> **TASK BRIEF**
Copy each line exactly.

==========

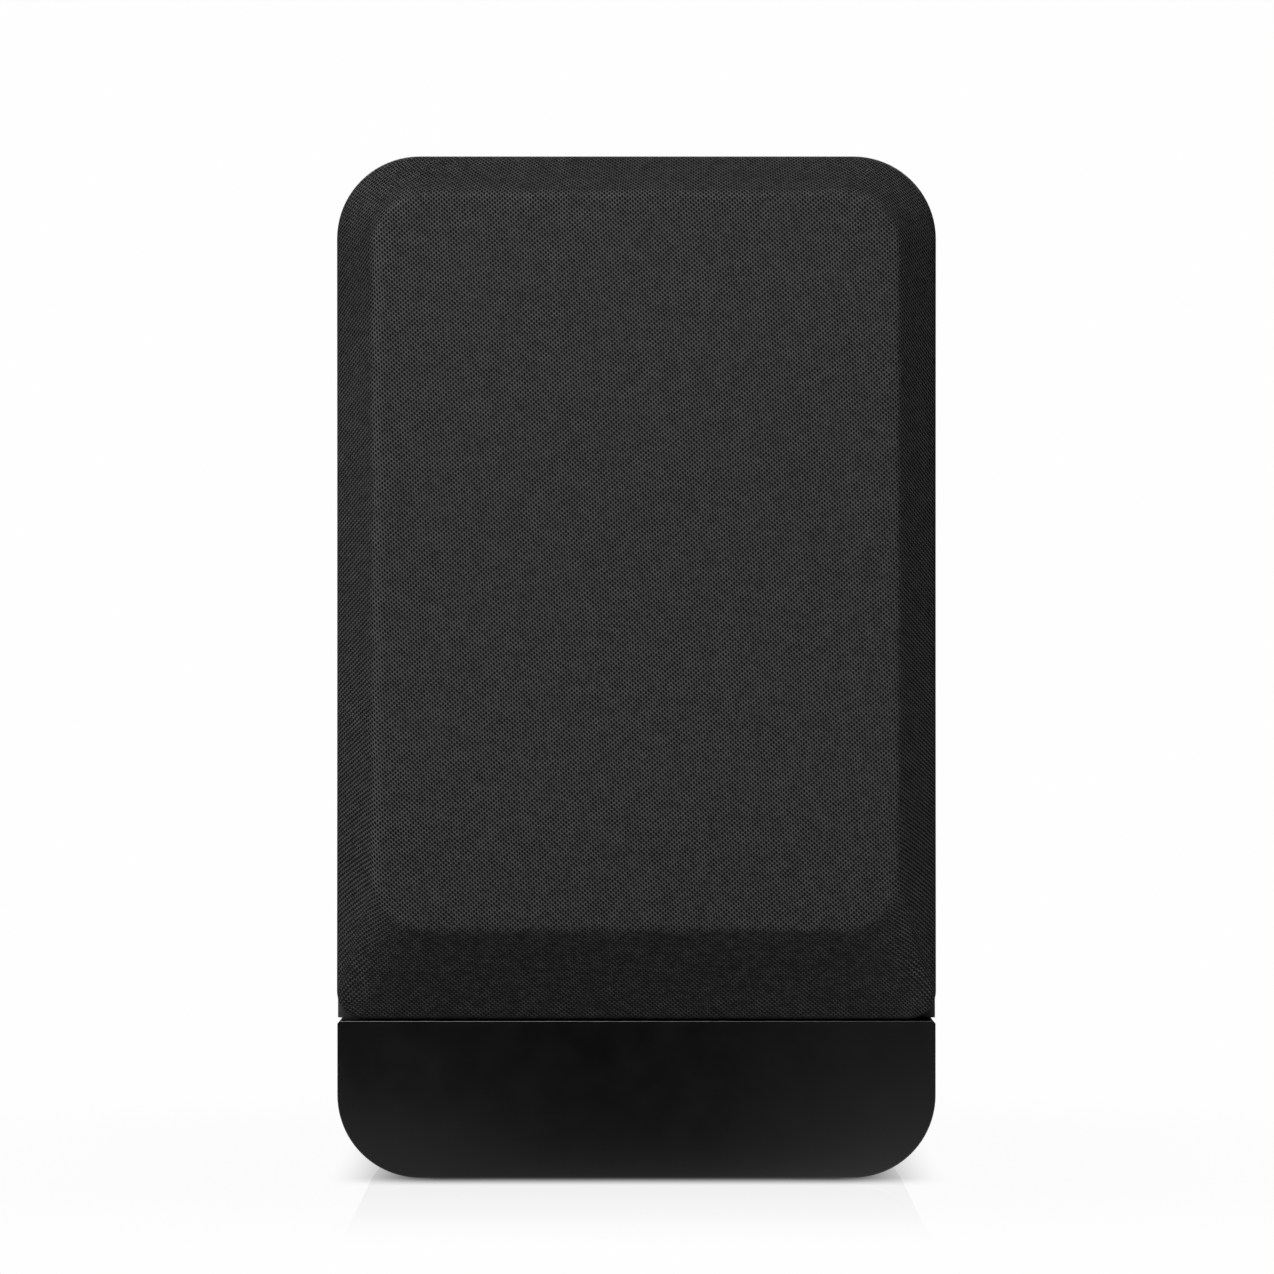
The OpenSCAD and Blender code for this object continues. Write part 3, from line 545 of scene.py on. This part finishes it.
def board_material(name):
    """Green circuit board: lacquered tracks, tinned pads, glass weave below."""
    s = Shade(name, (0.01, 0.09, 0.04), 0.35, Coat_Weight=0.4, Coat_Roughness=0.15)
    p = s.vec("SCALE", s.co, 1000.0)
    bricks = s.new("ShaderNodeTexBrick")
    s.put(bricks.inputs["Vector"], s.vec("MULTIPLY", p, (1.0, 1.0, 0.0)))
    bricks.inputs["Scale"].default_value = 0.045
    bricks.inputs["Mortar Size"].default_value = 0.05
    bricks.inputs["Mortar Smooth"].default_value = 0.1
    track = bricks.outputs["Fac"]
    weave = s.math("MULTIPLY", s.math("SINE", s.math("MULTIPLY", s.split(p)[0], 5.2)), s.math("SINE", s.math("MULTIPLY", s.split(p)[1], 5.2)))
    green = s.mix(s.span(weave, -1, 1, 0, 1), (0.006, 0.062, 0.026), (0.012, 0.1, 0.042))
    s.color(s.mix(track, (0.03, 0.16, 0.06), green))
    s.bump(track, 0.04)
    return s.m


def ceramic(name):
    s = Shade(name, (0.72, 0.69, 0.62), 0.72)
    s.mottle((0.72, 0.69, 0.62), 0.12, 2.5, 5.0)
    s.bump(s.noise(0.9, 5.0, 0.65), 0.09)
    return s.m


def film_material(name):
    s = Shade(name, (0.62, 0.55, 0.36), 0.3, Coat_Weight=0.3, Coat_Roughness=0.12)
    turns = s.noise(0.4, 2.0, 0.5, co=s.join(s.axial(1), 0.0, 0.0))
    s.color(s.mix(s.span(turns, 0.3, 0.7, 0, 1), (0.56, 0.49, 0.31), (0.68, 0.61, 0.42)))
    s.bump(s.noise(3.0, 3.0), 0.06)
    return s.m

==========

> **RIGHT ANSWER**
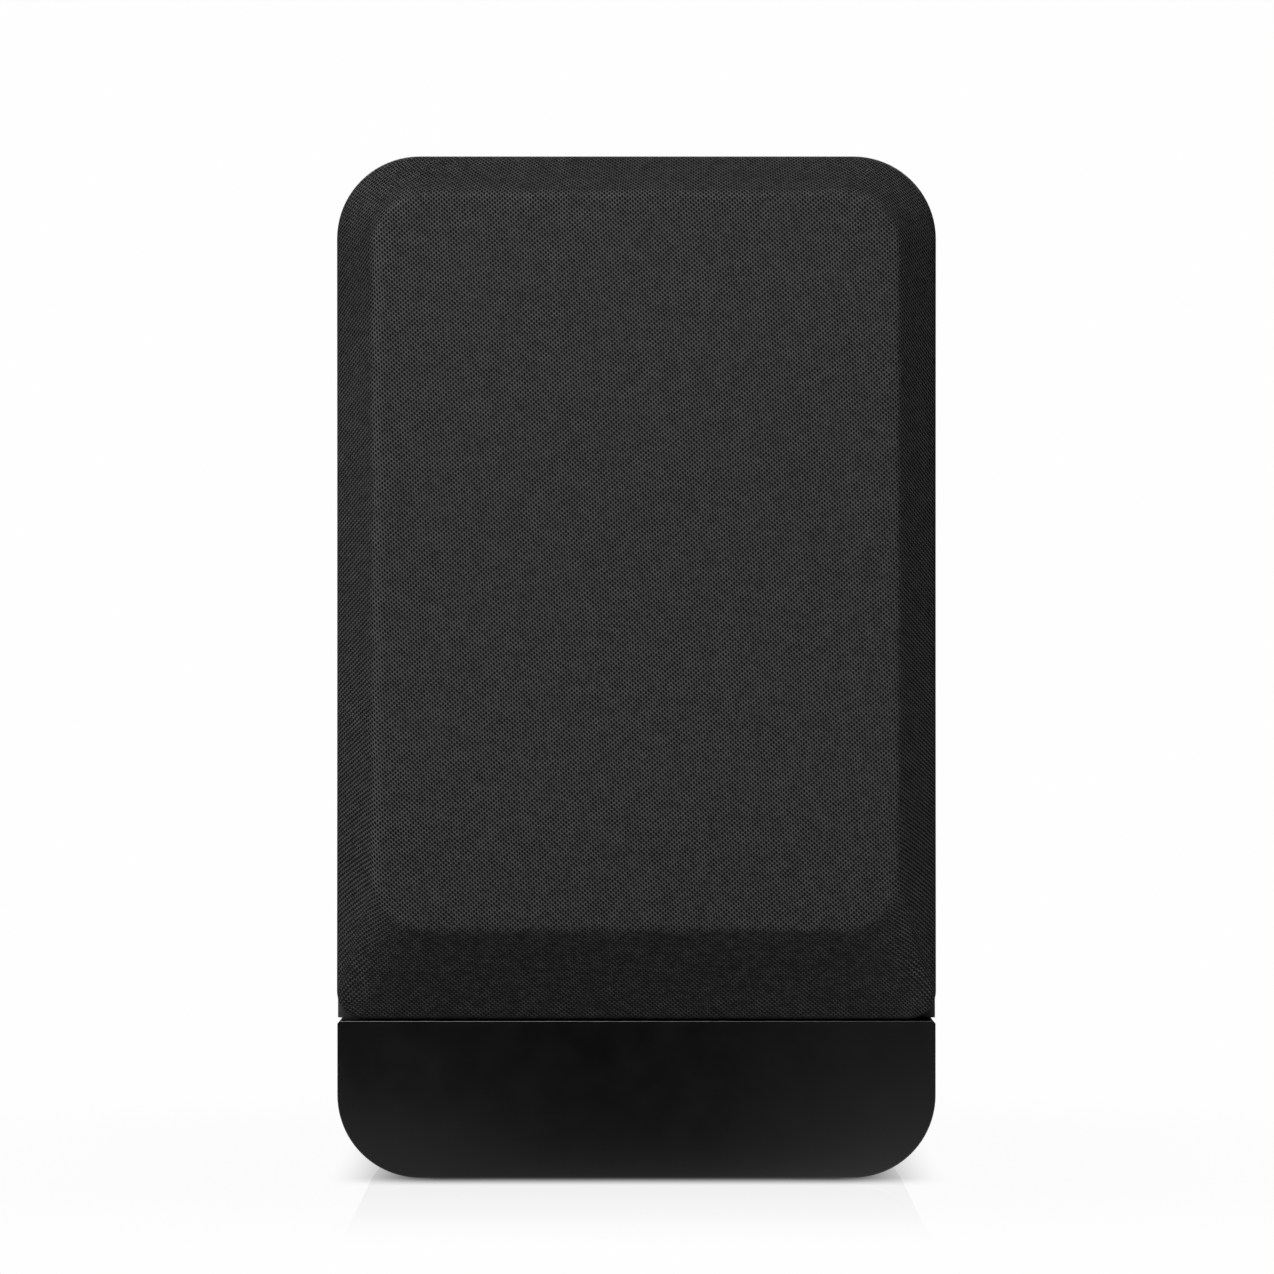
The OpenSCAD and Blender code for this object continues. Write part 3, from line 545 of scene.py on. This part finishes it.
def board_material(name):
    """Green circuit board: lacquered tracks, tinned pads, glass weave below."""
    s = Shade(name, (0.01, 0.09, 0.04), 0.35, Coat_Weight=0.4, Coat_Roughness=0.15)
    p = s.vec("SCALE", s.co, 1000.0)
    bricks = s.new("ShaderNodeTexBrick")
    s.put(bricks.inputs["Vector"], s.vec("MULTIPLY", p, (1.0, 1.0, 0.0)))
    bricks.inputs["Scale"].default_value = 0.045
    bricks.inputs["Mortar Size"].default_value = 0.05
    bricks.inputs["Mortar Smooth"].default_value = 0.1
    track = bricks.outputs["Fac"]
    weave = s.math("MULTIPLY", s.math("SINE", s.math("MULTIPLY", s.split(p)[0], 5.2)), s.math("SINE", s.math("MULTIPLY", s.split(p)[1], 5.2)))
    green = s.mix(s.span(weave, -1, 1, 0, 1), (0.006, 0.062, 0.026), (0.012, 0.1, 0.042))
    s.color(s.mix(track, (0.03, 0.16, 0.06), green))
    s.bump(track, 0.04)
    return s.m


def ceramic(name):
    s = Shade(name, (0.72, 0.69, 0.62), 0.72)
    s.mottle((0.72, 0.69, 0.62), 0.12, 2.5, 5.0)
    s.bump(s.noise(0.9, 5.0, 0.65), 0.09)
    return s.m


def film_material(name):
    s = Shade(name, (0.62, 0.55, 0.36), 0.3, Coat_Weight=0.3, Coat_Roughness=0.12)
    turns = s.noise(0.4, 2.0, 0.5, co=s.join(s.axial(1), 0.0, 0.0))
    s.color(s.mix(s.span(turns, 0.3, 0.7, 0, 1), (0.56, 0.49, 0.31), (0.68, 0.61, 0.42)))
    s.bump(s.noise(3.0, 3.0), 0.06)
    return s.m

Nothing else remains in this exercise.